Personalmente, ho provato a seguire questa affascinante teoria, che si basa sull’equazione quantitativa della moneta, anche attraverso la lettura di alcuni libri dedicati alla materia da uno dei suoi alfieri, Jim Rickards, un ex investment banker convertito a teorico dell’oro come panacea.
Mentre il deficit USA è un problema serio, che innesta nel dollaro un potenziale di svalutazione di cui tutti devono tenere conto, la mia teoria è che non ce ne libereremo tanto presto semplicemente perché non vi sono migliori alternative. E nemmeno l’oro lo è. Ho provato a scambiare un paio di battute al riguardo proprio con Rickards (che mi aveva follouato) ma poi si è offeso.

Bella, non è
La situazione di bilancio federale USA.
Il problema più grave dell’economia americana non è la mancanza di Bitcoin nelle riserve federali, ma l’enorme debito pubblico e il deficit strutturale che cresce anno dopo anno. Oggi il debito federale supera i 35 trilioni di dollari, con un deficit annuo del 5,6% del PIL. Il governo raccoglie 4,8 trilioni di dollari in tasse ma ne spende 6,3. Queste cifre non sono sostenibili nel lungo periodo, eppure nessuno dei principali candidati alla presidenza propone soluzioni concrete per riequilibrarle. Troppo impegnati a comprare voti con promesse irrealizzabili, entrambi i partiti evitano di affrontare il problema principale: la necessità di riforme fiscali e di spesa. Altro che piantare la bandierina su Marte.
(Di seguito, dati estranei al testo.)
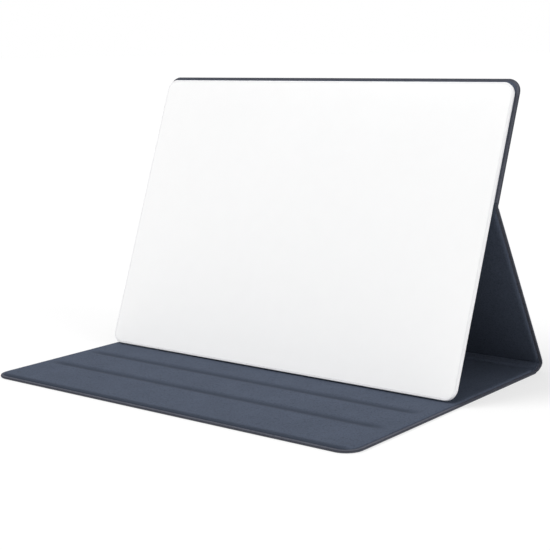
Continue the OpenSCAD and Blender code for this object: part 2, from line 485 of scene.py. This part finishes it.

In questo quadro – contabilmente drammatico, che regge in piedi il dollaro davvero perché non ci sono alternative pratiche– un Presidente che se ne esce con la “Riserva Strategica in Bitcoin” sembra stia dicendo, lui stesso, “passate alle cripto, tanto ormai il dollaro è cartastraccia”.
“Grande è la confusione sotto il cielo” – affermava Mao, negli anni Sessanta del secolo scorso. “Quindi la situazione è eccellente”, aggiungeva poi, a mo’ di chiosa, segnalando condizioni favorevoli per la sua rivoluzione.
Osservando la distribuzione del PIL globale a “PPP” (parità di potere d’acquisto) si capisce che si, va tutto bene, ma c’è poco da scherzare, Presidente!